I look over my shoulder toward the audience. Mothers scoop up crying children, carrying them toward the exit. The faint wailing of police sirens can be heard.

In the center of the melee, the girl’s mom stands calmly, her dark glasses removed to reveal a blackened, swollen eye. Just before the curtain blocks the crowd from view, I catch her mouthing the wordsThank you.

CHAPTER TWOMalcolm DavenportMISSISSIPPI DELTA, 1904

My guitar is an albatross strapped against my back, a warning for all those who have come to hear me play. But when I enter a venue, very few know that. I walk through the juke joint. The place is inside a converted old plantation home. The decor even beats some clubs I’ve been to in twenty-first-century Philly. That’s because of Loot—Luther Holbert, the owner.
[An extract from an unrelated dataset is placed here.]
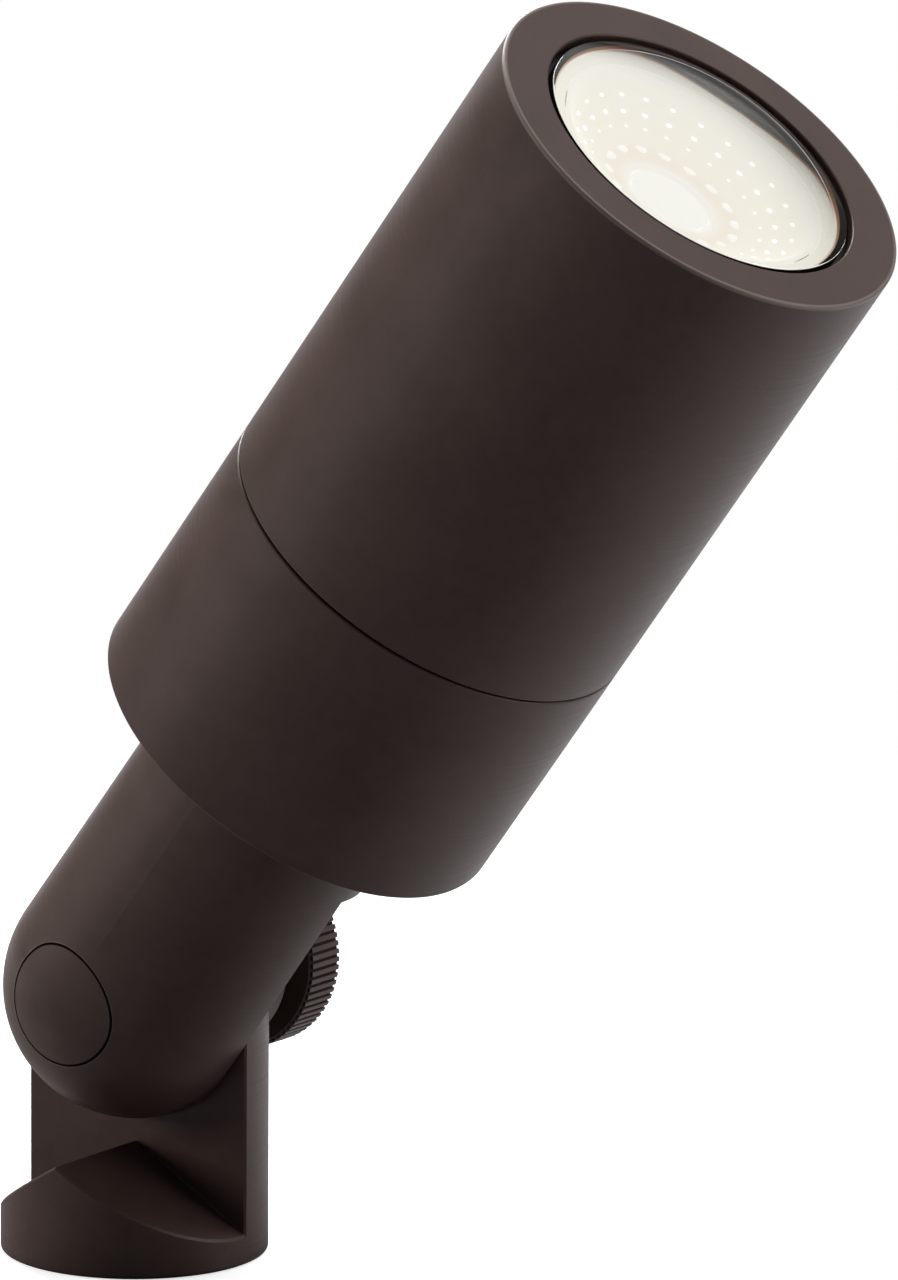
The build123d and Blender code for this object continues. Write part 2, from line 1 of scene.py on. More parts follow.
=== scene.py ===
# %% [markdown]
# # A tilting bullet spotlight
# A dark bronze garden spotlight: a round head with a domed lens, a clamped knuckle, a ribbed thumb knob
# and a short base that screws onto a stake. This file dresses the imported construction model. Lengths are
# in metres, +Z is up, the pivot bolt runs along Y and the head leans towards +X.

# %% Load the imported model
import json
from math import acos, asin, cos, degrees, hypot, pi, radians, sin, sqrt, tan

import bmesh
import bpy
from mathutils import Matrix, Vector


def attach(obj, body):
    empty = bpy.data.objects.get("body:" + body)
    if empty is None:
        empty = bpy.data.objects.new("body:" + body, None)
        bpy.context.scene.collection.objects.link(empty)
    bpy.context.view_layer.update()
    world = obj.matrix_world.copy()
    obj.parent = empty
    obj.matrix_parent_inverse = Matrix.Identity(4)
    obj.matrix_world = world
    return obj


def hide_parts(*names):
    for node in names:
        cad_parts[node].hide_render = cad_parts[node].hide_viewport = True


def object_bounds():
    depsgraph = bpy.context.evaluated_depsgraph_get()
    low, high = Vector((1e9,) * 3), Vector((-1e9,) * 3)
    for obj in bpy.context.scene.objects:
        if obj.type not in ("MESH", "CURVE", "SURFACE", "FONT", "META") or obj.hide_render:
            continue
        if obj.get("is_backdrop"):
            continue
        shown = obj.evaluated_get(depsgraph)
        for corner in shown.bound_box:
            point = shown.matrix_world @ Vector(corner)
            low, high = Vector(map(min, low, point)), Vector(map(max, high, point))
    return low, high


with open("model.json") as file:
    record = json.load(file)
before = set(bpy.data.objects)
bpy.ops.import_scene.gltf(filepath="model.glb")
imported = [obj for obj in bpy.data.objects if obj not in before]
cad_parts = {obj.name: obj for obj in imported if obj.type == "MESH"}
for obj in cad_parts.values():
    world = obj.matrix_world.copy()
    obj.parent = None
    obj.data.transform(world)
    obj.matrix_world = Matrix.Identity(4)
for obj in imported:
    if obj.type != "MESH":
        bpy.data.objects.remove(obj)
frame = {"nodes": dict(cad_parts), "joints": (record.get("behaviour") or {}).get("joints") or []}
cad_low, cad_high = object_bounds()
nodes = frame["nodes"]
mm = 0.001
print("pieces of the construction:", len(nodes))
print("size in mm:", [round(side / mm, 1) for side in cad_high - cad_low])

# %% [markdown]
# The head turns about the pivot, and every round piece of it shares one axis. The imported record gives
# both joints, so the pivot and the head's axis come from there and nothing has to be measured again.

# %% The pivot and the head's axis
joints = {joint["name"]: joint for joint in frame["joints"]}
pivot = Vector(joints["head_tilt"]["pos_m"])
head_base = Vector(joints["shroud_turn"]["pos_m"])
head_axis = Vector(joints["shroud_turn"]["axis"]).normalized()
side_axis = Vector((0, 1, 0))
upright = Vector((0, 0, 1))
origin = Vector((0, 0, 0))
under_axis = side_axis.cross(head_axis)
print("the head leans", round(degrees(acos(head_axis.z)), 1), "degrees from upright")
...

He looks white, so he was able to avoid the racist Jim Crow laws. That’s the Mississippi Delta in 1904 for you.

I move through a cloud of smoke. A man is a smudge against the cream interior, his dark suit almost the color of midnight. The tip of a cigarette glows like a tiny sun. The whole place is studded with women dancing and men drowning their sorrows in half-empty glasses. The crowd is super small compared to my usual shows, with not even sixty people hanging out in front of the stage. I walk toward the bar with a relieved sigh.